Before Jackie Chan found his own style and the Shaw Bros. started owning the genre, the China, Hong Kong, and Taiwan film industries floundered for several years after Lee’s passing, giving us clone after clone: Bruce Le, Bruce Li, Bruce Lai, Bruce Chen, Bronson Lee, Dragon Lee, etc. Hell, one of the films in this collection of non-Bruce Lee Bruce Lee films is actually called The Clones of Bruce Lee. Rarely, if ever, has one performer been so directly responsible and so influential to one genre of film. Thus the term Bruceploitation is born.
So in Dragon Immortal, we’re presented with ten films that were directly inspired by Lee, a rip-off of Lee, a homage to Lee, or any way related to Lee that they possibly could be. The list of films is as follows:
Bruce Against Supermen (1975), The Story of Chinese Gods (1976),
Bruce Lee’s Deadly Kung Fu (aka Bruce Lee: A Dragon Story aka Bruce Lee’s Secret, 1976), The Clones of Bruce Lee (1977), Bruce Vs. Snake in Eagle Shadow (1979), The Call Me Bruce Lee (1979), Bruce’s Ways of Kung Fu (1982), Fist of Death (aka Jackie vs. Bruce To the Rescue, 1982), Power Force (1983), Bruce’s Fists of Vengeance (1984).
Some are more passable than others. By “more passable,” I mean that they won’t give you the shits quite as much as the others. These are films of the 1970s and early 1980s, low budget in several cases, and time hasn’t been good to them. Some of them have been stretched to fit a widescreen format and the quality of virtually all of them is Grindhouse at best. Not going to be any Criterion Collections here to be sure. Most of the films are just shameless pilferings of the plots of Lee’s legitimate films. Either the stars look like Bruce but can’t act, or they don’t look like Bruce but have his moves down.
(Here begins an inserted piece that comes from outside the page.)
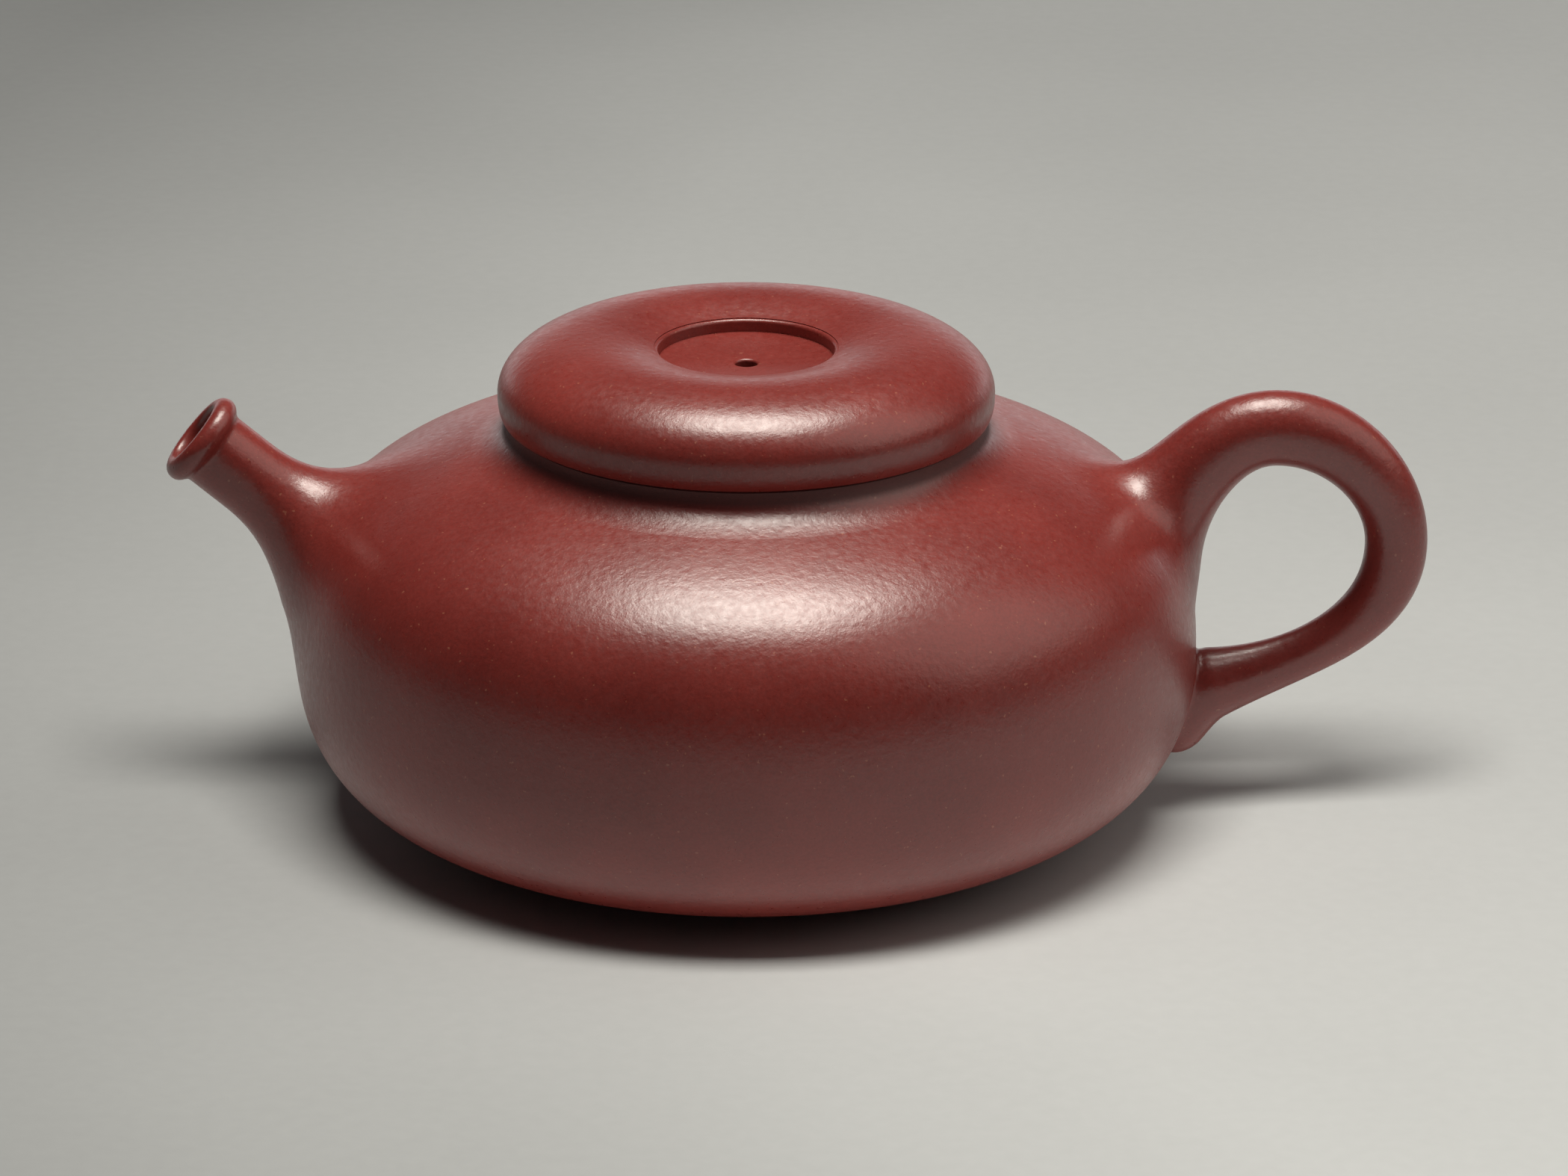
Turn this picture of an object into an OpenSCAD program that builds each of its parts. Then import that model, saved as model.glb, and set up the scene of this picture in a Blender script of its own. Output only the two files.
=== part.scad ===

Probably the Ocean’s 11 (I’m talking gathering of talent here, not quality) of Bruceploitation flicks is the aforementioned The Clones of Bruce Lee, which features the greatest collection of names in the genre including Bruce Le, Dragon Lee, Bruce Thai, Bruce Lai, Bruce Leung Siu Lung and Bolo Yeung. The gist of the film is that after the death the real Bruce Lee, a mad scientist creates three clones: Bruce 1 (Dragon Lee), Bruce 2 (Bruce Le) and Bruce 3 (Bruce Thai). They’re trained by Bolo Yeung and Bruce 1 becomes a martial arts actor to investigate a producer who’s smuggling gold. Bruces 2 and 3 head off to Thailand to fight bad guy who has turned a bunch of couch potatoes into his own Golden Army (Bronze actually). Then when the Bruces save the day, the mad scientist has them all fight to the death. And those are the plot elements that make sense. The only other film that stands out from the crowd (certainly not because of quality of course) is The Story of Chinese Gods, and that’s simply because it’s animated (poorly).
For these films, the expected benefits of Bruceploitation are there: some at times decent old school chop socky with the mandatory sound effects not found anywhere else in nature, bad dubbing, bad acting, bad plots, bad film quality, bad audio and bad everything. Of course that’s what gives them their charm. These aren’t films to be studied or taken for anything more than they are: cheaply made and badly thought-out disposable entertainment.
There is some fun to be had in bad
’70s kung fu flicks, just not seeing much of it here. But there were films that were made back in that
era that are good. Give me Executioners of Death or Five Deadly Venoms or Drunken Master
any day. About the best way I’d see any of the films offered here
being any kind of real fun is being projected on the wall of some club
while you’re busy either dancing, doing X, drinking heavily, or a
combination of the three.
This is a three-disc offering with two double-sided discs and the third with the cover art on it. The video quality is what you’d expect on most of them: the ass end of a fifth-generation pan and scan VHS. And while that’s bad, some of the movies actually have 21st Century defects: artifacting, so bad at times that the action gets chopped up. Sound fluctuates from bad to loud and bad on most also. And the icing on top of this shitcake is that there are no special features. This is pretty much the bottom of the bargain bin quality at the run down mom and pop video store in the bad section of town that you’re hesitant to go into for fear of typhus.